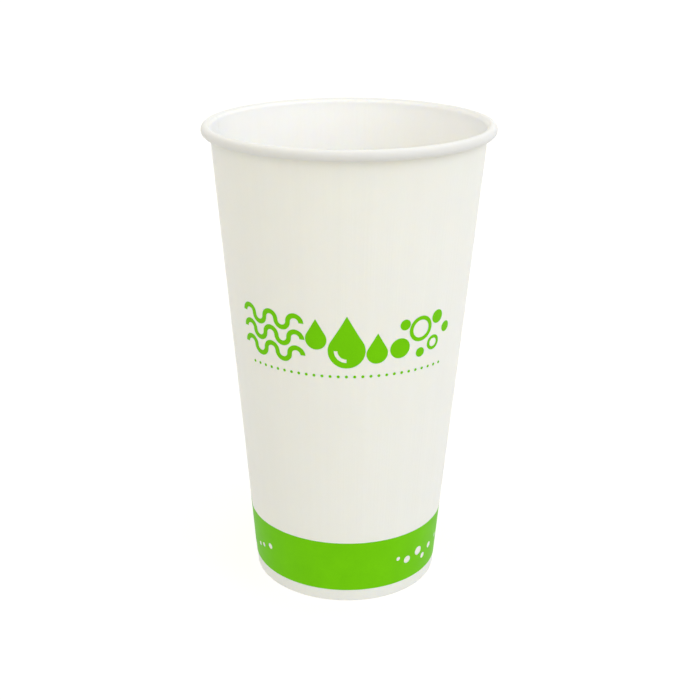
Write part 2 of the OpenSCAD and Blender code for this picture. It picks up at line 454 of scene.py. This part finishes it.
def build_band(material):
    """The printed band, flat as column and place along the wall, so that it climbs over the lap."""
    low, high = along(BAND_LOW), along(BAND_HIGH)
    width = LAP_EDGE + REST_W
    columns = np.append(column_values(), width)
    inner_rows = np.linspace(low, high, BAND_ROWS)
    outline = ([(c, low) for c in columns] + [(width, y) for y in inner_rows[1:-1]]
               + [(c, high) for c in columns[::-1]] + [(0.0, y) for y in inner_rows[-2:0:-1]])
    dots = []
    for turn, z, diameter in BAND_DOTS:
        loop = np.array(circle_loop(diameter / 2, DOT_CORNERS))
        around, y = set_on_wall(loop, z)
        r = FOOT_R + y * SIN
        end = np.arcsin(LAP_EDGE / r)
        ahead = (math.radians(turn) - math.pi / 2 + around - LAP_START) % (2 * math.pi)
        column = LAP_EDGE + (ahead - end) / (2 * math.pi - end) * REST_W
        dots.append(list(zip(column.tolist(), y.tolist())))
    fill = np.array([(c, y) for c in columns[1:-1:2] for y in inner_rows[1:-1]])
    clear = np.ones(len(fill), dtype=bool)
    for dot in dots:
        centre = np.mean(dot, 0)
        clear &= np.hypot(*(fill - centre).T) > 1.25 * np.ptp(np.array(dot)[:, 1]) / 2
    flat, triangles = triangulate([outline] + dots, fill[clear])
    flat, faces = film_mesh(flat, triangles, [outline] + dots)
    # The two ends of the flat sheet meet at the foot of the ramp.
    sets = []
    for depth in (INK_HIGH, INK_LOW):
        column, y = flat[:, 0], flat[:, 1]
        r = FOOT_R + y * SIN
        at_end = column > width - 1e-6
        turn = turn_of(column, r)
        turn = np.where(at_end, LAP_START + 2 * math.pi, turn)
        sets.append(wall_point(turn, y, depth, np.where(at_end, 0.0, column)))
    vertices = np.concatenate(sets)
    piece = add_mesh("ink_band", vertices, faces, [material])
    smooth_by_angle(piece, 45)
    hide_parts("printed_band")
    return piece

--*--

Quote every line of the data, word for word.

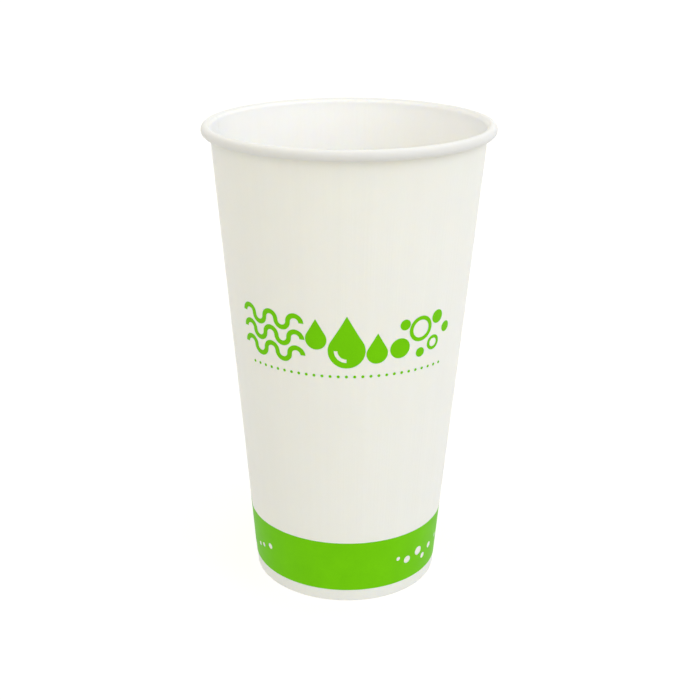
Write part 2 of the OpenSCAD and Blender code for this picture. It picks up at line 454 of scene.py. This part finishes it.
def build_band(material):
    """The printed band, flat as column and place along the wall, so that it climbs over the lap."""
    low, high = along(BAND_LOW), along(BAND_HIGH)
    width = LAP_EDGE + REST_W
    columns = np.append(column_values(), width)
    inner_rows = np.linspace(low, high, BAND_ROWS)
    outline = ([(c, low) for c in columns] + [(width, y) for y in inner_rows[1:-1]]
               + [(c, high) for c in columns[::-1]] + [(0.0, y) for y in inner_rows[-2:0:-1]])
    dots = []
    for turn, z, diameter in BAND_DOTS:
        loop = np.array(circle_loop(diameter / 2, DOT_CORNERS))
        around, y = set_on_wall(loop, z)
        r = FOOT_R + y * SIN
        end = np.arcsin(LAP_EDGE / r)
        ahead = (math.radians(turn) - math.pi / 2 + around - LAP_START) % (2 * math.pi)
        column = LAP_EDGE + (ahead - end) / (2 * math.pi - end) * REST_W
        dots.append(list(zip(column.tolist(), y.tolist())))
    fill = np.array([(c, y) for c in columns[1:-1:2] for y in inner_rows[1:-1]])
    clear = np.ones(len(fill), dtype=bool)
    for dot in dots:
        centre = np.mean(dot, 0)
        clear &= np.hypot(*(fill - centre).T) > 1.25 * np.ptp(np.array(dot)[:, 1]) / 2
    flat, triangles = triangulate([outline] + dots, fill[clear])
    flat, faces = film_mesh(flat, triangles, [outline] + dots)
    # The two ends of the flat sheet meet at the foot of the ramp.
    sets = []
    for depth in (INK_HIGH, INK_LOW):
        column, y = flat[:, 0], flat[:, 1]
        r = FOOT_R + y * SIN
        at_end = column > width - 1e-6
        turn = turn_of(column, r)
        turn = np.where(at_end, LAP_START + 2 * math.pi, turn)
        sets.append(wall_point(turn, y, depth, np.where(at_end, 0.0, column)))
    vertices = np.concatenate(sets)
    piece = add_mesh("ink_band", vertices, faces, [material])
    smooth_by_angle(piece, 45)
    hide_parts("printed_band")
    return piece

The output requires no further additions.